Projection of the Airborne CO2 Concentration by Land/Ocean Absorption Dynamics and Fossil-Fuel Reserve Depletion

Abstract

AbstractThe paper has been suggested by the following observations: (1) the atmospheric growth rate of carbon dioxide concentration is smaller than that ascribed to the emission of fossil-fuel combustion and (2) the fossil-fuel reserves are finite. The first observation leads to a simple dynamic model, based on the balance of CO2 land/ocean absorption and anthropogenic emissions, only limited by the depletion of fossil-fuel reserves, in a business-as-usual scenario. The second observation suggests of projecting the past CO2 emissions to the future, by constraining emissions to the limit of reserve availability. Similar projections are available in the literature, but either driven by heuristics or by complex simulation packages. The paper provides a simple and formal method only driven by historical data, their uncertainty and simple models. The method aims to provide CO2 concentration projections, which being constrained by fossil-fuel finite reserve may be in principle employed as bounds to forecasting exercises.

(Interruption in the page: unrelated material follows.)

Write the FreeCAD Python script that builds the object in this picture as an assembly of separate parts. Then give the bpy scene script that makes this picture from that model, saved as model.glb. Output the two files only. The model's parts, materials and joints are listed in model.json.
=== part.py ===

The time–invariant dynamics of the land/ocean absorption is the simplification of a more complex set of equations describing carbon dioxide exchange between different reservoirs. Contribution of other greenhouse gases like methane and nitrous oxide has been neglected, since their emissions cannot be projected with the paper methodology. Comparison with recent profiles of the Intergovernmental Panel on Climate Change (IPCC) confirms that the finite-reserve projections of the fossil fuel emissions is close to those of a moderate Shared Socioeconomic Scenario (SSP) like SSP2-4.5—a result in agreement with other authors—but also reveals the limits of the simplified model, when extending the tuned dynamics of the recent mean CO2 exchanges to long-term future. The limits derive from linearity, time invariance, and aggregation assumptions, which allow a more complex model of CO2 exchanges to be simplified and tuned on experimental data.